Aim: Extract each line of the data and write it out again exactly.
─── Material provided
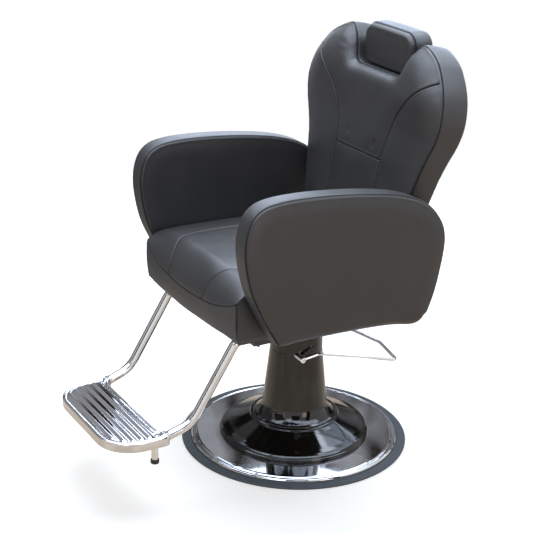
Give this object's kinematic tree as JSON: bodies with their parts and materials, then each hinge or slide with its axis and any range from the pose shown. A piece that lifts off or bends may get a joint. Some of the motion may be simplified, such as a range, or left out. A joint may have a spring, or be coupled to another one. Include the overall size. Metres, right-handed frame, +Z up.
{
  "type": "hydraulic barber chair",
  "caption": "Padded chair with arms, reclining notched back and sliding headrest on a hydraulic column with a round base, pump pedal and fixed footrest.",
  "frame": {"origin": "on the floor at the column's axis, at the centre of the base's underside", "axes": "+Z up; the sitter faces -Y, so the back leans towards +Y; +X is the sitter's left"},
  "size_m": [0.66, 0.9991, 1.1702],
  "materials": {
    "vinyl": "matt charcoal upholstery vinyl with a fine grain",
    "gloss_black": "polished near-black",
    "chrome": "mirror chrome",
    "steel": "satin black enamel on steel",
    "rubber": "matt slate rubber",
    "bronze": "turned bearing bronze",
    "plywood": "plain birch plywood"
  },
  "bodies": {
    "base": {"base_ring": "rubber", "floor_plate": "steel", "base_plate": "chrome", "bell_cover": "gloss_black", "column_cover": "gloss_black", "column_collar": "gloss_black", "pump_cylinder": "steel", "flange_bolts": "steel", "pump_head": "steel", "guide_bush": "bronze", "head_seal": "rubber", "ram_wiper": "rubber", "pivot_grommets": "rubber"},
    "pedal": {"pedal_shaft": "chrome", "pedal_rod": "chrome", "pump_rocker": "steel"},
    "ram": {"ram": "chrome", "thrust_bearing": "bronze", "spindle_nut": "steel"},
    "seat": {"swivel_plate": "steel", "plate_bolts": "steel", "frame_rails": "steel", "frame_crossbars": "steel", "seat_board": "plywood", "board_screws": "steel", "seat_cushion": "vinyl", "left_arm": "vinyl", "right_arm": "vinyl", "arm_brackets": "steel", "bracket_screws": "steel", "left_foot_tube": "chrome", "right_foot_tube": "chrome", "foot_sockets": "steel", "foot_plate": "chrome", "foot_pegs": "chrome", "peg_tips": "rubber", "foot_screws": "steel", "hinge_brackets": "steel", "hinge_pins": "steel", "lever_bracket": "steel", "strut_mount": "steel", "strut_cylinder": "gloss_black"},
    "strut_rod": {"strut_rod": "chrome"},
    "recline_lever": {"recline_handle": "chrome", "recline_grip": "gloss_black"},
    "back": {"hinge_arms": "steel", "torsion_tube": "steel", "strut_crank": "steel", "crank_pin": "steel", "back_board": "plywood", "back_screws": "steel", "back_cushion": "vinyl", "back_rear_panel": "vinyl", "headrest_socket": "steel"},
    "headrest": {"headrest_bar": "chrome", "headrest_foot": "steel", "headrest_cushion": "vinyl"}
  },
  "joints": [
    {"name": "lift", "type": "slide", "parent": "base", "child": "ram", "axis": [0, 0, 1], "range_m": [0, 0.15]},
    {"name": "swivel", "type": "hinge", "parent": "ram", "child": "seat", "pos_m": [0, 0, 0.39], "axis": [0, 0, 1], "continuous": true},
    {"name": "pump_pedal", "type": "hinge", "parent": "base", "child": "pedal", "pos_m": [0, -0.036, 0.283], "axis": [1, 0, 0], "range_deg": [-20, 0], "stiffness_Nm_per_rad": 40, "springref_deg": 6.88},
    {"name": "recline", "type": "hinge", "parent": "seat", "child": "back", "pos_m": [0, 0.165, 0.48], "axis": [-1, 0, 0], "range_deg": [0, 40]},
    {"name": "strut_slide", "type": "slide", "parent": "seat", "child": "strut_rod", "axis": [0, 1, 0], "range_m": [-0.0447, 0]},
    {"name": "recline_lever", "type": "hinge", "parent": "seat", "child": "recline_lever", "pos_m": [-0.2, 0.03, 0.415], "axis": [-1, 0, 0], "range_deg": [0, 15], "stiffness_Nm_per_rad": 6, "springref_deg": -8.59},
    {"name": "headrest_slide", "type": "slide", "parent": "back", "child": "headrest", "axis": [0, 0.2198, 0.9755], "range_m": [0, 0.09]}
  ],
  "couplings": [
    {"joint": "strut_slide", "follows": "recline", "m_per_rad": -0.06369}
  ]
}
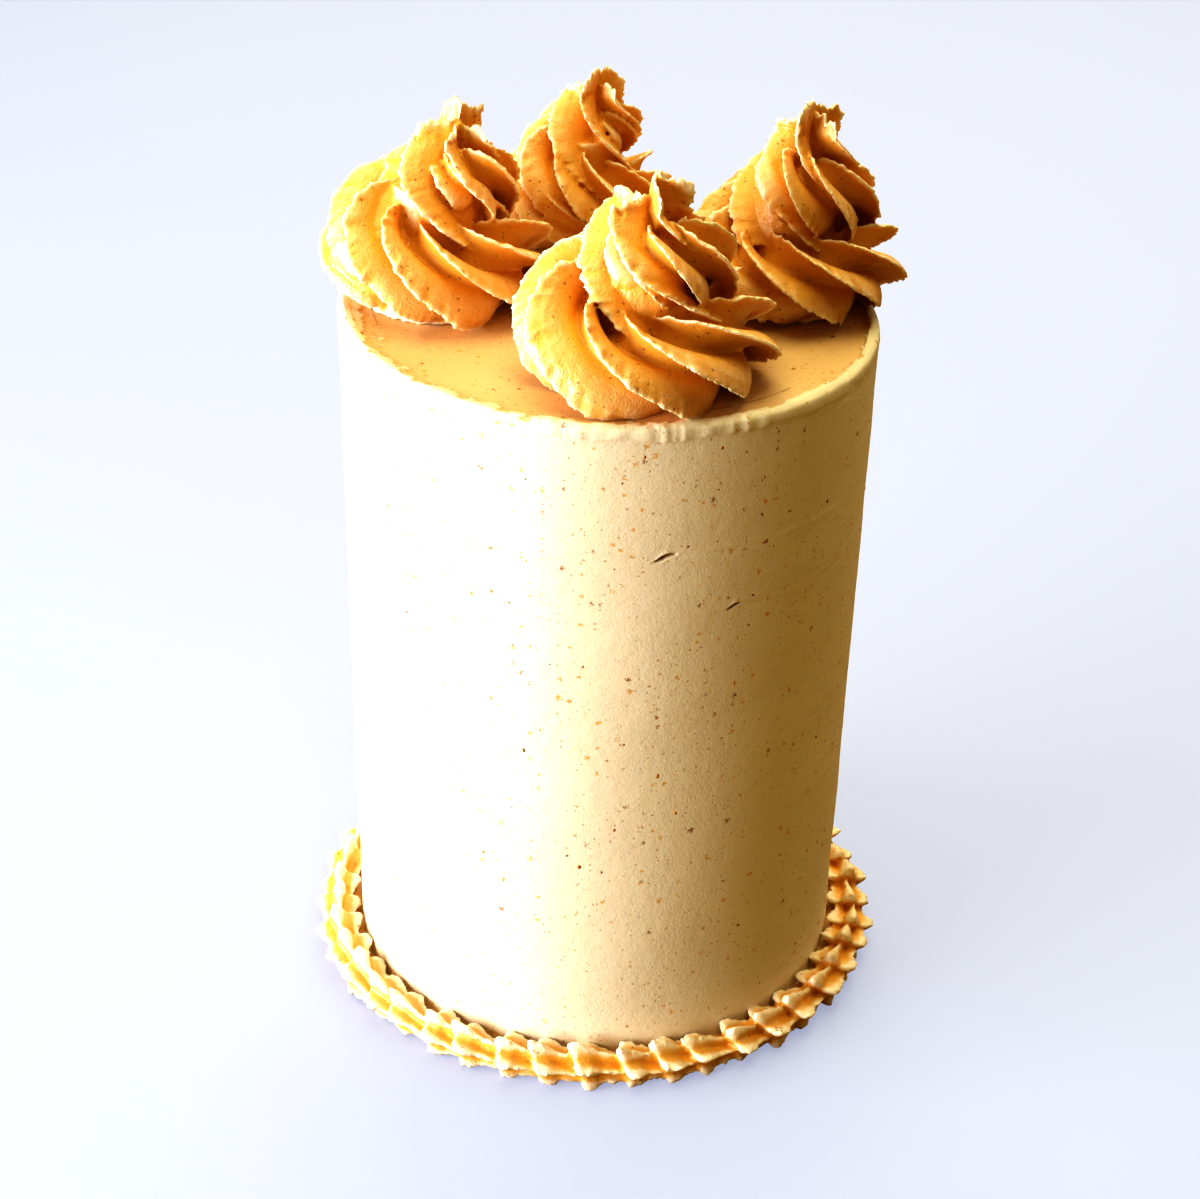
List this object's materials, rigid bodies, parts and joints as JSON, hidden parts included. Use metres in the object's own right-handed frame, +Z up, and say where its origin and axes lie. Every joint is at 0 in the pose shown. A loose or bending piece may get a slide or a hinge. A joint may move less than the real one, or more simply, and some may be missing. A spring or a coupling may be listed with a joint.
{
  "type": "chocolate peanut butter cake",
  "caption": "Tall round iced layer cake with star-piped icing swirls on its top and a piped shell border at its foot.",
  "frame": {"origin": "centre of the cake's flat underside, on the surface that it stands on", "axes": "+Z up the cake, -Y towards the side that the picture shows, +X to that side's right"},
  "size_m": [0.1288, 0.1286, 0.1947],
  "materials": {
    "pale_icing": "smooth soft buttercream with small peanut specks",
    "tan_icing": "piped peanut butter icing with sharp torn ridges"
  },
  "bodies": {
    "root": {"cake": "pale_icing", "swirl_front": "tan_icing", "swirl_left": "tan_icing", "swirl_right": "tan_icing", "swirl_back": "tan_icing", "border": "tan_icing"}
  },
  "joints": []
}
──────
Output:
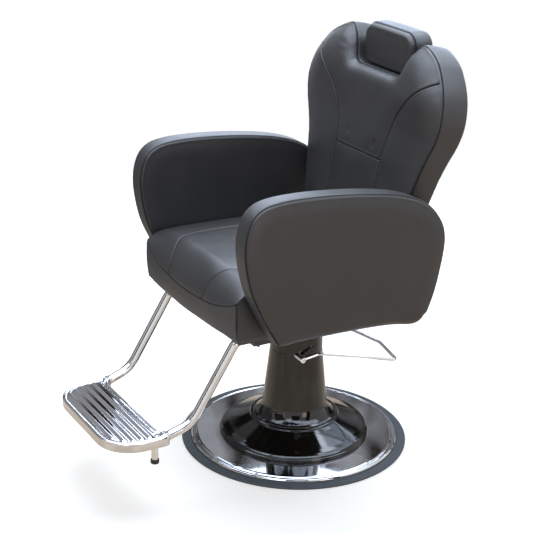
Give this object's kinematic tree as JSON: bodies with their parts and materials, then each hinge or slide with its axis and any range from the pose shown. A piece that lifts off or bends may get a joint. Some of the motion may be simplified, such as a range, or left out. A joint may have a spring, or be coupled to another one. Include the overall size. Metres, right-handed frame, +Z up.
{
  "type": "hydraulic barber chair",
  "caption": "Padded chair with arms, reclining notched back and sliding headrest on a hydraulic column with a round base, pump pedal and fixed footrest.",
  "frame": {"origin": "on the floor at the column's axis, at the centre of the base's underside", "axes": "+Z up; the sitter faces -Y, so the back leans towards +Y; +X is the sitter's left"},
  "size_m": [0.66, 0.9991, 1.1702],
  "materials": {
    "vinyl": "matt charcoal upholstery vinyl with a fine grain",
    "gloss_black": "polished near-black",
    "chrome": "mirror chrome",
    "steel": "satin black enamel on steel",
    "rubber": "matt slate rubber",
    "bronze": "turned bearing bronze",
    "plywood": "plain birch plywood"
  },
  "bodies": {
    "base": {"base_ring": "rubber", "floor_plate": "steel", "base_plate": "chrome", "bell_cover": "gloss_black", "column_cover": "gloss_black", "column_collar": "gloss_black", "pump_cylinder": "steel", "flange_bolts": "steel", "pump_head": "steel", "guide_bush": "bronze", "head_seal": "rubber", "ram_wiper": "rubber", "pivot_grommets": "rubber"},
    "pedal": {"pedal_shaft": "chrome", "pedal_rod": "chrome", "pump_rocker": "steel"},
    "ram": {"ram": "chrome", "thrust_bearing": "bronze", "spindle_nut": "steel"},
    "seat": {"swivel_plate": "steel", "plate_bolts": "steel", "frame_rails": "steel", "frame_crossbars": "steel", "seat_board": "plywood", "board_screws": "steel", "seat_cushion": "vinyl", "left_arm": "vinyl", "right_arm": "vinyl", "arm_brackets": "steel", "bracket_screws": "steel", "left_foot_tube": "chrome", "right_foot_tube": "chrome", "foot_sockets": "steel", "foot_plate": "chrome", "foot_pegs": "chrome", "peg_tips": "rubber", "foot_screws": "steel", "hinge_brackets": "steel", "hinge_pins": "steel", "lever_bracket": "steel", "strut_mount": "steel", "strut_cylinder": "gloss_black"},
    "strut_rod": {"strut_rod": "chrome"},
    "recline_lever": {"recline_handle": "chrome", "recline_grip": "gloss_black"},
    "back": {"hinge_arms": "steel", "torsion_tube": "steel", "strut_crank": "steel", "crank_pin": "steel", "back_board": "plywood", "back_screws": "steel", "back_cushion": "vinyl", "back_rear_panel": "vinyl", "headrest_socket": "steel"},
    "headrest": {"headrest_bar": "chrome", "headrest_foot": "steel", "headrest_cushion": "vinyl"}
  },
  "joints": [
    {"name": "lift", "type": "slide", "parent": "base", "child": "ram", "axis": [0, 0, 1], "range_m": [0, 0.15]},
    {"name": "swivel", "type": "hinge", "parent": "ram", "child": "seat", "pos_m": [0, 0, 0.39], "axis": [0, 0, 1], "continuous": true},
    {"name": "pump_pedal", "type": "hinge", "parent": "base", "child": "pedal", "pos_m": [0, -0.036, 0.283], "axis": [1, 0, 0], "range_deg": [-20, 0], "stiffness_Nm_per_rad": 40, "springref_deg": 6.88},
    {"name": "recline", "type": "hinge", "parent": "seat", "child": "back", "pos_m": [0, 0.165, 0.48], "axis": [-1, 0, 0], "range_deg": [0, 40]},
    {"name": "strut_slide", "type": "slide", "parent": "seat", "child": "strut_rod", "axis": [0, 1, 0], "range_m": [-0.0447, 0]},
    {"name": "recline_lever", "type": "hinge", "parent": "seat", "child": "recline_lever", "pos_m": [-0.2, 0.03, 0.415], "axis": [-1, 0, 0], "range_deg": [0, 15], "stiffness_Nm_per_rad": 6, "springref_deg": -8.59},
    {"name": "headrest_slide", "type": "slide", "parent": "back", "child": "headrest", "axis": [0, 0.2198, 0.9755], "range_m": [0, 0.09]}
  ],
  "couplings": [
    {"joint": "strut_slide", "follows": "recline", "m_per_rad": -0.06369}
  ]
}
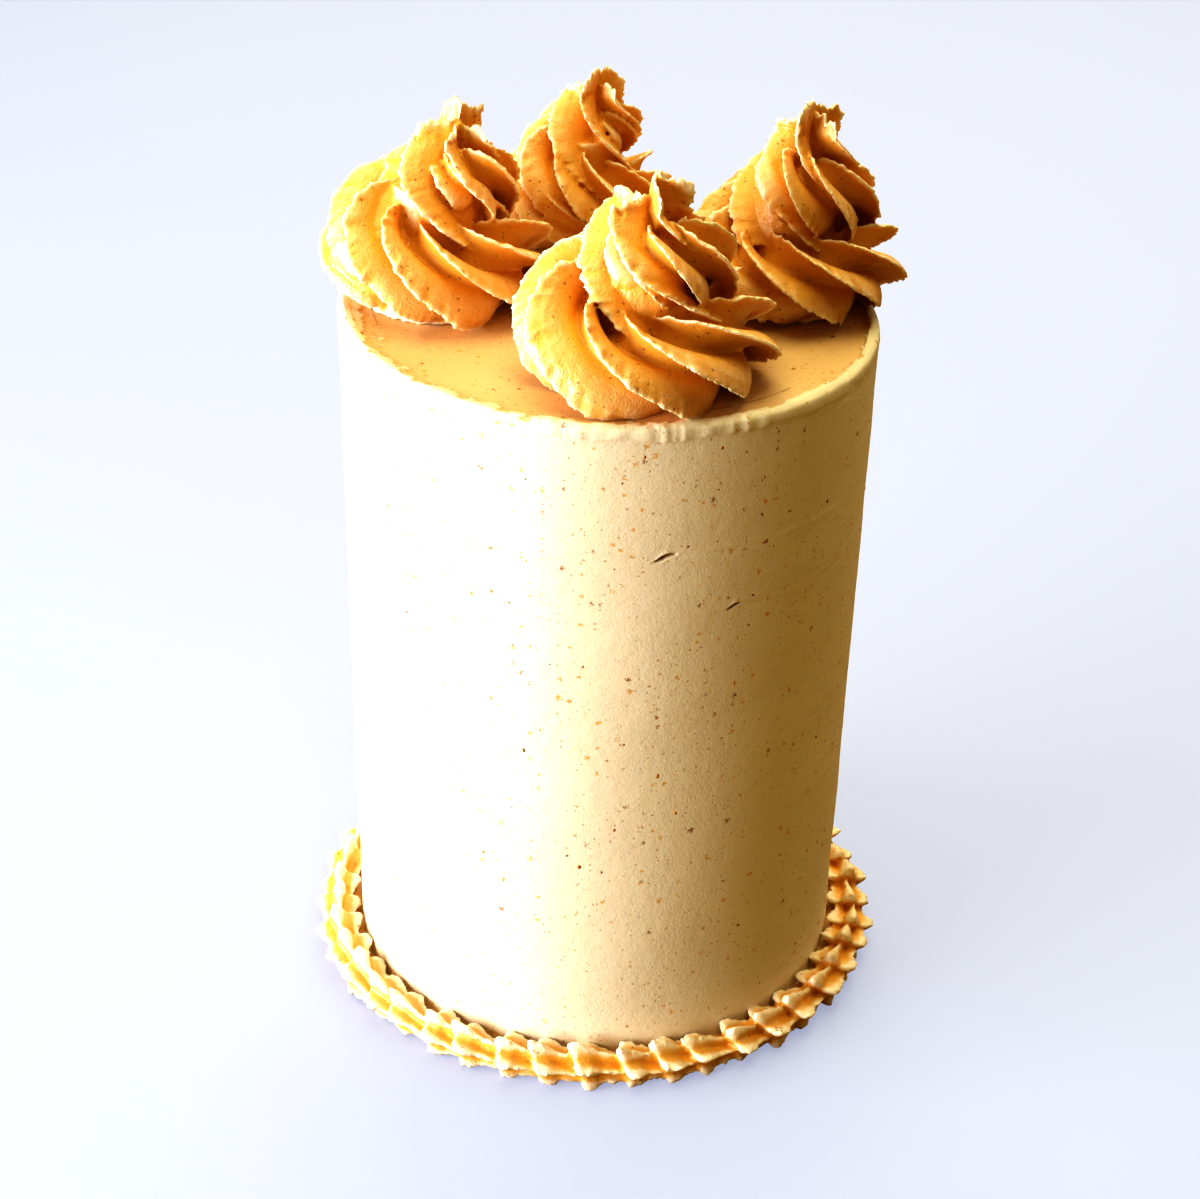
List this object's materials, rigid bodies, parts and joints as JSON, hidden parts included. Use metres in the object's own right-handed frame, +Z up, and say where its origin and axes lie. Every joint is at 0 in the pose shown. A loose or bending piece may get a slide or a hinge. A joint may move less than the real one, or more simply, and some may be missing. A spring or a coupling may be listed with a joint.
{
  "type": "chocolate peanut butter cake",
  "caption": "Tall round iced layer cake with star-piped icing swirls on its top and a piped shell border at its foot.",
  "frame": {"origin": "centre of the cake's flat underside, on the surface that it stands on", "axes": "+Z up the cake, -Y towards the side that the picture shows, +X to that side's right"},
  "size_m": [0.1288, 0.1286, 0.1947],
  "materials": {
    "pale_icing": "smooth soft buttercream with small peanut specks",
    "tan_icing": "piped peanut butter icing with sharp torn ridges"
  },
  "bodies": {
    "root": {"cake": "pale_icing", "swirl_front": "tan_icing", "swirl_left": "tan_icing", "swirl_right": "tan_icing", "swirl_back": "tan_icing", "border": "tan_icing"}
  },
  "joints": []
}